Souza argues that the federal enactments “thoroughly proscribe” his conduct, because on top of “theft” and “trespassing,” his behavior also qualifies as “tampering” and “vandalism” under 36 C.F.R. § 2.31(a)(2)-(3).   The federal enactments, however, do not cover the unique combination of breaking, entering, and taking something from a motor vehicle.   Mere general prohibitions against tampering, vandalism, trespassing, and theft do not rise to the level of manifesting a federal policy against assimilating a statute that punishes the specific conduct of unauthorized entry into a motor vehicle.   The regulatory history of 36 C.F.R. § 2.31(a)(2), for example, identifies burglary as a distinct offense, noting that the regulation against tampering was created to address only incidents in which “the elements of other criminal offenses such as theft, trespassing, burgulary [sic] or vandalism have not been realized.”  General Regulations for Areas Administered by the National Park Service, 48 Fed.Reg. 30,252, 30,270 (June 30, 1983).

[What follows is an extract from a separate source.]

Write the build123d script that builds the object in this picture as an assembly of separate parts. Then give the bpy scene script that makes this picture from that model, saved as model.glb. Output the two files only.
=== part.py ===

Because the federal enactments are general in nature and do not address the specific conduct of burglary or unauthorized entry into a motor vehicle, this is not a case in which the federal enactments occupy the field and preclude the invocation of state law.   Application of the Hawaii statute does not present the specter of rewriting the definition of an offense that Congress has considered.   There is no indication of an overriding federal policy with which the Hawaii UEMV statute interferes.

After comparing the Hawaii UEMV statute with the general federal enactments, we conclude that there is a “substantial difference in the kind of wrongful behavior covered,” Lewis, 523 U.S. at 166, 118 S.Ct. 1135, which indicates the presence of a gap in federal law that the Hawaii statute properly fills under the ACA.